Dr. John Brocklebank, the college’s deputy registrar, said the college has since lobbied for a clearer definition of dentistry to distinguish what constitutes cosmetic procedures.

Macdonald currently retains the right to continue cleaning teeth above the gums.

“This is not a medical service,” Macdonald said. “I’m not poking or prodding. I’m taking the calculus and tartar off of the teeth before it goes underneath the (gums) and creates the problem and I’m teaching the client how to maintain. It’s a completely different service.”

For veterinarian Kam Brar of Lifeline Animal Clinic, the trouble with anesthetic-free cleaning is simple.

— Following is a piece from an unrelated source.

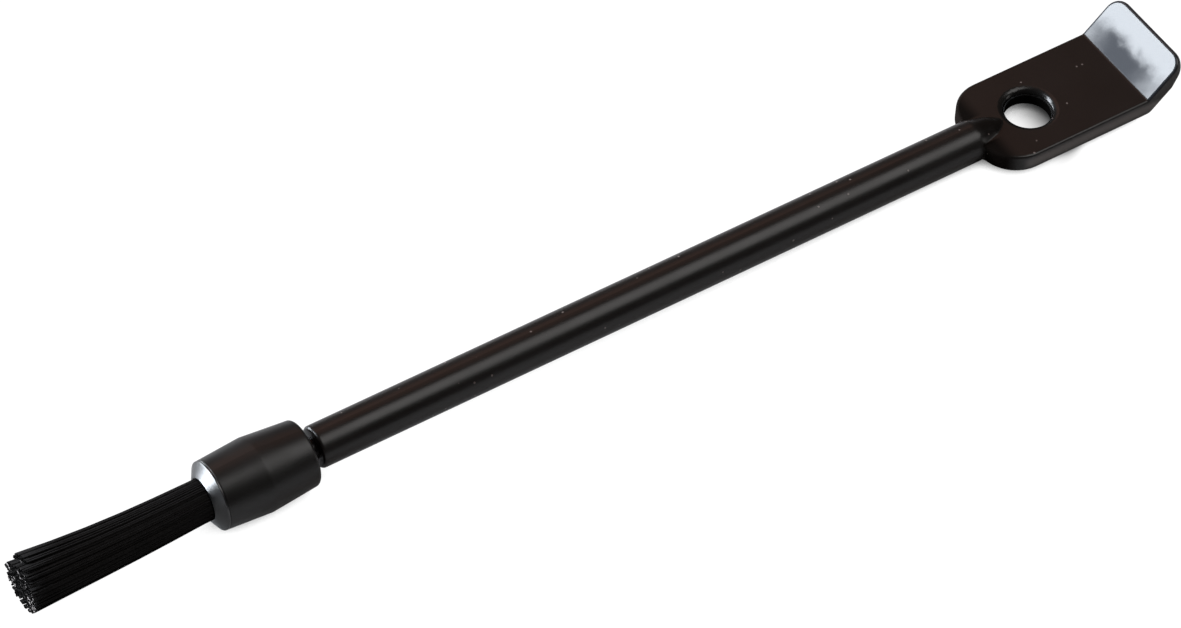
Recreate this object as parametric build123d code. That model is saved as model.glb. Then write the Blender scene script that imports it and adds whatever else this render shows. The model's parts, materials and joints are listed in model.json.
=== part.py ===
from build123d import *
import os
from math import asin, cos, degrees, pi, radians, sin, sqrt

# Crevice brush, in millimetres. The tool lies along X: the bristles point to -X and the scraper
# blade to +X. It stands on the widest ring of the collar, at Z = 0. The shapes are modelled about
# the X axis, and every finished piece is then raised by the height of the tool's axis.

# Handle: rod, and the thin neck that the brush head is pushed on
rod_diameter = 6.0
rod_length = 105.9
rod_front_rounding = 0.5
neck_diameter = 3.0
neck_gap = 1.4                 # length of bare neck between the collar and the rod
neck_seat_depth = 6.4          # length of neck inside the collar
neck_chamfer = 0.4

# Handle: paddle with its hanging hole, and the fairing that runs from the rod onto it
paddle_length = 24.5           # from the paddle's rod end to the fold of the blade
paddle_width = 15.5
paddle_thickness = 2.8
paddle_corner_radius = 5.6
paddle_blend_radius = 0.8      # hollow curve from the rod out to the paddle's corner
paddle_root_width = 5.2        # narrow root of the paddle, wholly inside the rod
paddle_root_length = 4.2
paddle_edge_rounding = 0.4
hole_diameter = 6.6
hole_set_back = 9.5            # from the paddle's rod end to the hole's centre
hole_rim_rounding = 1.0        # of the upper rim
hole_low_rim_rounding = 0.3
fairing_start_rounding = 2.5
fairing_knee_length = 3.0      # from the paddle's rod end to where the fairing turns steeper
fairing_knee_diameter = 4.6
fairing_knee_rounding = 3.0
fairing_sink = 0.05            # how far the fairing's end lies under the paddle's faces

# Handle: scraper blade, bent up from the paddle's far end
blade_length = 7.4
blade_angle = 43.0
blade_tip_thickness = 0.9
blade_corner_radius = 2.3
blade_root_thickness = 2.5
blade_root_length = 3.4        # from the fold to the start of the bevel that thins the tip
bevel_rounding = 0.8
fold_radius = 0.5
heel_radius = 1.5

# Collar: barrel of two shallow cones that meet in the crown
collar_front_diameter = 9.8
collar_crown_diameter = 10.7
collar_rear_diameter = 9.4
collar_front_length = 6.6
collar_rear_length = 7.3
collar_front_rounding = 0.2
collar_rear_rounding = 0.5
collar_crown_rounding = 2.0

# Ferrule: coned nose in front of the collar, and a shank inside it
nose_length = 1.3
nose_lip = 0.15                # wall that is left at the very front of the nose
nose_land = 0.2                # straight rim of the nose, next to the collar
nose_land_rounding = 0.1
shank_diameter = 7.6
shank_length = 6.4

# Bristles
tuft_length = 27.0             # from the nose to the longest tip
tuft_root_diameter = 6.0       # where the bundle leaves the ferrule
tuft_tip_diameter = 7.9
bristle_count = 400
bristle_width = 0.16
tip_unevenness = 0.7           # the shortest bristle ends this far behind the longest
tip_wander = 0.05              # how far a tip strays to the side of its place
bundle_depth = 4.0             # how far the free bristles reach into the ferrule
root_slice_thickness = 1.0
root_overlap = 0.2
golden_angle = pi * (3 - sqrt(5))   # turn from each bristle's place to the next
tip_phase_share = 0.618
side_phase_share = 0.754
rise_phase_share = 0.569

# Fits between the pieces
running_clearance = 0.05       # radial, between the neck and its bore
end_clearance = 0.1            # between the neck's end and the bottom of its bore
seat_clearance = 0.02          # radial, between pieces that are pressed or bonded together

# Stations along X, from the bristle tips to the end of the blade
blade_run = blade_length * cos(radians(blade_angle))
blade_rise = blade_length * sin(radians(blade_angle))
blade_tip_run = blade_tip_thickness * sin(radians(blade_angle))
blade_tip_drop = blade_tip_thickness * cos(radians(blade_angle))
collar_length = collar_front_length + collar_rear_length
overall_length = (tuft_length + nose_length + collar_length + neck_gap + rod_length
                  + paddle_length + blade_run + blade_tip_run)
tip_x = -overall_length / 2
nose_x = tip_x + tuft_length
rim_x = nose_x + nose_length
crown_x = rim_x + collar_front_length
collar_end_x = rim_x + collar_length
rod_front_x = collar_end_x + neck_gap
paddle_x = rod_front_x + rod_length
hole_x = paddle_x + hole_set_back
fold_x = paddle_x + paddle_length
root_x = paddle_x - paddle_root_length
shank_end_x = rim_x + shank_length
root_slice_x = nose_x + bundle_depth
axis_height = collar_crown_diameter / 2


def turned(*corners):
    """A solid turned about the X axis, from corners given as station, radius and rounding."""
    points = [(station, radius) for station, radius, rounding in corners]
    roundings = [rounding for station, radius, rounding in corners]
    outline = FilletPolyline(*points, radius=roundings, close=True)
    return revolve(Plane.XZ * make_face(outline), Axis.X)


def disc(start_x, end_x, radius):
    """A plain round disc or rod between two stations."""
    return turned((start_x, 0, 0), (start_x, radius, 0), (end_x, radius, 0), (end_x, 0, 0))


def make_rod():
    """Neck, rod and the cone that fairs the rod into the paddle, as one turned solid."""
    neck_radius = neck_diameter / 2
    rod_radius = rod_diameter / 2
    neck_end_x = collar_end_x - neck_seat_depth
    knee_x = paddle_x + fairing_knee_length
    fairing_end_x = hole_x - hole_diameter / 2 - hole_rim_rounding
    fairing_end_radius = paddle_thickness / 2 - fairing_sink
    return turned(
        (neck_end_x, 0, 0),
        (neck_end_x, neck_radius - neck_chamfer, 0),
        (neck_end_x + neck_chamfer, neck_radius, 0),
        (rod_front_x, neck_radius, 0),
        (rod_front_x, rod_radius, rod_front_rounding),
        (paddle_x, rod_radius, fairing_start_rounding),
        (knee_x, fairing_knee_diameter / 2, fairing_knee_rounding),
        (fairing_end_x, fairing_end_radius, 0),
        (fairing_end_x, 0, 0),
    )


def make_paddle_plan():
    """The paddle's outline from above: the root swells through hollow curves to the full width."""
    corner_x = paddle_x + paddle_corner_radius
    corner_y = paddle_width / 2 - paddle_corner_radius
    blend_y = paddle_root_width / 2 + paddle_blend_radius
    reach = paddle_corner_radius + paddle_blend_radius
    blend_x = corner_x - sqrt(reach ** 2 - (blend_y - corner_y) ** 2)
    turn = degrees(asin((blend_y - corner_y) / reach))
    root = Line((root_x, paddle_root_width / 2), (blend_x, paddle_root_width / 2))
    blend = CenterArc((blend_x, blend_y), paddle_blend_radius, -90, 90 - turn)
    corner = CenterArc((corner_x, corner_y), paddle_corner_radius, 180 - turn, turn - 90)
    side = Line((corner_x, paddle_width / 2), (-tip_x, paddle_width / 2))
    half = [root, blend, corner, side]
    other_half = [mirror(line, about=Plane.XZ) for line in half]
    root_end = Line((root_x, -paddle_root_width / 2), (root_x, paddle_root_width / 2))
    far_end = Line((-tip_x, -paddle_width / 2), (-tip_x, paddle_width / 2))
    return make_face(half + other_half + [root_end, far_end])


def make_paddle_side():
    """The paddle from the side: an even plate, and the blade with the bevel under its tip."""
    half_thickness = paddle_thickness / 2
    run_share = cos(radians(blade_angle))
    rise_share = sin(radians(blade_angle))
    heel_run = (blade_root_thickness - paddle_thickness * run_share) / rise_share
    bevel_x = fold_x + blade_root_length * run_share + blade_root_thickness * rise_share
    bevel_z = half_thickness + blade_root_length * rise_share - blade_root_thickness * run_share
    outline = FilletPolyline(
        (root_x, -half_thickness),
        (root_x, half_thickness),
        (fold_x, half_thickness),
        (fold_x + blade_run, half_thickness + blade_rise),
        (fold_x + blade_run + blade_tip_run, half_thickness + blade_rise - blade_tip_drop),
        (bevel_x, bevel_z),
        (fold_x + heel_run, -half_thickness),
        radius=[0, 0, fold_radius, 0, 0, bevel_rounding, heel_radius],
        close=True,
    )
    return make_face(outline)


def make_paddle():
    """Flat paddle and bent blade, with rounded corners and softened edges."""
    plate = extrude(make_paddle_plan(), amount=paddle_width, both=True)
    paddle = plate & extrude(Plane.XZ * make_paddle_side(), amount=paddle_width, both=True)
    tip_face = paddle.faces().sort_by(Axis.X)[-1]
    tip_corners = [edge for edge in tip_face.edges() if abs(edge.center().Y) > paddle_width / 4]
    paddle = fillet(tip_corners, blade_corner_radius)
    return soften_outline(paddle)


def soften_outline(paddle):
    """Round the long edges of the paddle's two broad faces, round the blade's tip included."""
    bends = [face for face in paddle.faces() if face.center().X > paddle_x + paddle_corner_radius]
    broad = [face for face in bends if abs(face.center().Y) < paddle_width / 8]
    broad = [face for face in broad if face.area > blade_tip_thickness * paddle_width]
    outer = []
    for face in broad:
        for edge in face.edges():
            if edge.center().X > root_x and not is_bend_line(edge):
                outer.append(edge)
    return fillet(outer, paddle_edge_rounding)


def is_bend_line(edge):
    """Whether an edge is a straight line right across the paddle, where the blade bends."""
    return edge.geom_type == GeomType.LINE and abs(edge.length - paddle_width) < paddle_edge_rounding


def make_handle():
    """The one-piece handle: neck, rod, paddle with its hanging hole, and scraper blade."""
    hole = Pos(hole_x, 0, 0) * Cylinder(hole_diameter / 2, 2 * paddle_thickness)
    handle = make_rod() + make_paddle() - hole
    handle = fillet(find_hole_rims(handle)[-1], hole_rim_rounding)
    return fillet(find_hole_rims(handle)[0], hole_low_rim_rounding)


def find_hole_rims(handle):
    """The circular edges of the hole's bore, from the lowest to the highest."""
    circles = handle.edges().filter_by(GeomType.CIRCLE).sort_by(Axis.Z)
    return [edge for edge in circles if abs(edge.length - pi * hole_diameter) < hole_low_rim_rounding]


def make_collar():
    """Barrel collar: a bore in front for the ferrule, a web, and a bore behind for the neck."""
    shank_bore = shank_diameter / 2 + seat_clearance
    neck_bore = neck_diameter / 2 + running_clearance
    neck_bore_end_x = collar_end_x - neck_seat_depth - end_clearance
    return turned(
        (shank_end_x, 0, 0),
        (shank_end_x, shank_bore, 0),
        (rim_x, shank_bore, 0),
        (rim_x, collar_front_diameter / 2, collar_front_rounding),
        (crown_x, collar_crown_diameter / 2, collar_crown_rounding),
        (collar_end_x, collar_rear_diameter / 2, collar_rear_rounding),
        (collar_end_x, neck_bore, 0),
        (neck_bore_end_x, neck_bore, 0),
        (neck_bore_end_x, 0, 0),
    )


def make_ferrule():
    """Bush that holds the bristles: a coned nose in front of the collar and a shank inside it."""
    bore = tuft_root_diameter / 2
    shank = shank_diameter / 2
    return turned(
        (nose_x, bore, 0),
        (nose_x, bore + nose_lip, 0),
        (rim_x - nose_land, collar_front_diameter / 2, nose_land_rounding),
        (rim_x, collar_front_diameter / 2, 0),
        (rim_x, shank, 0),
        (shank_end_x, shank, 0),
        (shank_end_x, bore, 0),
    )


def make_glue_plug():
    """Set glue that fills the ferrule behind the bristles' root."""
    radius = tuft_root_diameter / 2 - seat_clearance
    return disc(root_slice_x + root_slice_thickness, shank_end_x, radius)


def make_bristle(index):
    """One four-sided bristle, from the root slice out to its own place at the tuft's tip."""
    corner = bristle_width / sqrt(2)
    flare = (tuft_tip_diameter - tuft_root_diameter) / tuft_length
    run = bundle_depth + tuft_length - tip_unevenness * wander(index, tip_phase_share)
    start_radius = tuft_root_diameter / 2 - flare * bundle_depth / 2 - seat_clearance - corner
    end_radius = start_radius + flare * run / 2
    spread_share = sqrt((index + 1 / 2) / bristle_count)
    turn = golden_angle * index
    side_y = tip_wander * (2 * wander(index, side_phase_share) - 1)
    side_z = tip_wander * (2 * wander(index, rise_phase_share) - 1)
    start = Vector(root_slice_x + root_overlap, start_radius * spread_share * cos(turn),
                   start_radius * spread_share * sin(turn))
    end = Vector(root_slice_x - run, end_radius * spread_share * cos(turn) + side_y,
                 end_radius * spread_share * sin(turn) + side_z)
    section = Plane(origin=start, x_dir=(0, cos(turn), sin(turn)), z_dir=(-1, 0, 0))
    face = (section * Rectangle(bristle_width, bristle_width)).face()
    return Solid.extrude(face, end - start)


def wander(index, phase_share):
    """A steady scatter between 0 and 1, which is 0 for the first bristle."""
    return (index * phase_share) % 1


def make_bristle_tuft():
    """All the bristles, fused to the slice of resin that holds their roots."""
    radius = tuft_root_diameter / 2 - seat_clearance
    root_slice = disc(root_slice_x, root_slice_x + root_slice_thickness, radius)
    bristles = [make_bristle(index) for index in range(bristle_count)]
    return root_slice.solid().fuse(*bristles)


pieces = {
    "handle": make_handle(),
    "collar": make_collar(),
    "ferrule": make_ferrule(),
    "glue_plug": make_glue_plug(),
    "bristle_tuft": make_bristle_tuft(),
}

os.makedirs("parts", exist_ok=True)
for name, piece in pieces.items():
    raised = Pos(0, 0, axis_height) * piece
    export_step(raised, f"parts/{name}.step")
    box = raised.bounding_box()
    print(f"{name}: {raised.volume:.1f} mm3, X {box.min.X:.2f} to {box.max.X:.2f},"
          f" Y {box.min.Y:.2f} to {box.max.Y:.2f}, Z {box.min.Z:.2f} to {box.max.Z:.2f}")
print(f"overall length {overall_length:.2f} mm, {bristle_count} bristles")
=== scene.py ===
# %% [markdown]
# # Dressing a crevice brush
#
# The tool is a thin black cleaning brush: a round tuft of stiff filaments, a barrel collar, a
# long rod, and a flat paddle with a hanging hole. The paddle's end is bent up as a scraper. The
# solid pieces come ready made at their real size. They could be modelled again here, but then
# every size would have to be kept the same in two places. So this lesson only lights them, gives
# each one the skin of its real material, and grows the bristles filament by filament.

# %% Load the solid pieces
import bpy
import json
import math
import random
from mathutils import Matrix, Vector


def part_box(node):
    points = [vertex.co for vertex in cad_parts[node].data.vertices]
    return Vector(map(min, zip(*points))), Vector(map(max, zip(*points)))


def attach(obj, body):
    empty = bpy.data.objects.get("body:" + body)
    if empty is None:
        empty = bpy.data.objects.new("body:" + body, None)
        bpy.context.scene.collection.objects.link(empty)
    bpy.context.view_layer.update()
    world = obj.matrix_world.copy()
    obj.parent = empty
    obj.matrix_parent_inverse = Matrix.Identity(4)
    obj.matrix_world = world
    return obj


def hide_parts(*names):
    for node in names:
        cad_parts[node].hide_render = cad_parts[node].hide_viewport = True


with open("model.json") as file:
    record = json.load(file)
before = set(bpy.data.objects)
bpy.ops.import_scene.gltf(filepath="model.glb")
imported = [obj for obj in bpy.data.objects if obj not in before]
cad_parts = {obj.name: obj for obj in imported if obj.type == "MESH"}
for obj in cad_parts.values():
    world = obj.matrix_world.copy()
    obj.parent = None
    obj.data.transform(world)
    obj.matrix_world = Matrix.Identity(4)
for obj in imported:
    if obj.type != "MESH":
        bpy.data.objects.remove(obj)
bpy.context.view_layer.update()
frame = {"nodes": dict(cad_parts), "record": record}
nodes = frame["nodes"]
MM = 0.001
print("solid pieces:", ", ".join(sorted(nodes)))

# %% [markdown]
# ## Places that several cells need
#
# A finish that belongs to one spot, such as the polished face of the scraper, needs that spot's
# place. All the places could be typed in as numbers, but they would be wrong as soon as a piece
# changed. So most are read from the boxes of the solid pieces, or from the hanging hole, whose
# place the part's record gives. Only a few sizes that no box shows are typed in.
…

“(Teeth) may look nice and clean from the outside – the tips – but they could be totally rotten,” he said. “Ninety per cent of people we see, we can’t help, because the dental disease is too far progressed.”

Loyal clients of Macdonald’s – such as Keith Mason, who had his golden retriever’s teeth cleaned by Macdonald for a decade – stand by her ability to work easily with the animals without sedation and her willingness to send owners and their pets to veterinarians for care when she notices anything abnormal in an animal’s mouth.

Macdonald’s website and promotional material boasts the slogan “veterinarian approved,” yet given the controversial nature of her service, she admitted, no veterinarian would risk their reputation to publicly endorse her work.

The B.C. Society for the Prevention of Cruelty to Animals’ chief animal health officer sympathizes with the fear of anesthetics from those who may have experienced pet loss in the past, but ultimately agrees with Brar and McTaggart. The risk involved in untreated dental issues – which could lead to valvular disease – is far greater than that of anesthetic, especially given current methods used, he said.

“If you’ve had to experience it, the trauma and the loss (of losing an animal due to anesthetic) is huge and very real,” said animal health officer James Lawson, noting anesthetic complications have greatly decreased over the last two decades. The death rate of pets anesthetized at the SPCA hospital is about one in 20,000 for all surgeries.

“I wish there was a less expensive alternative, but there just isn’t a viable alternative to a veterinary hygienist,” Lawson said. “You can’t get away from anesthetics if you have to do anything substantive.”

Macdonald, who claims to have spent $100,000 in court fees defending her ability to operate in B.C., maintains: “Some vets are old school and I’m sure they’re the best veterinarians and doctors out there, but people are going to more natural ways of looking after their animals.”

The cost of dental insurance

There’s no way around the fact that pet insurance isn’t cheap and most insurance plans exclude dental maintenance.

Clients of Royal Oak Pet Clinic are generally referred to Trupanion.com for pet insurance, said office manager Teka Cook. Trupanion offers a week-long return period on claims and reimburses dental care costs in the case of accidents or illness, but excludes maintenance coverage. Petsecure, offered through Western Financial, is the clinic’s recommendation for those seeking full dental, Cook said.

To purchase enough insurance to cover a cleaning (based on the $600 recommended fee set by the College of Veterinarians of B.C.), the average pet owner in Saanich would pay about $98 monthly for a dog, or $52 for a cat using Petsecure. Those rates reflect a $550 or $300 deductible, respectively.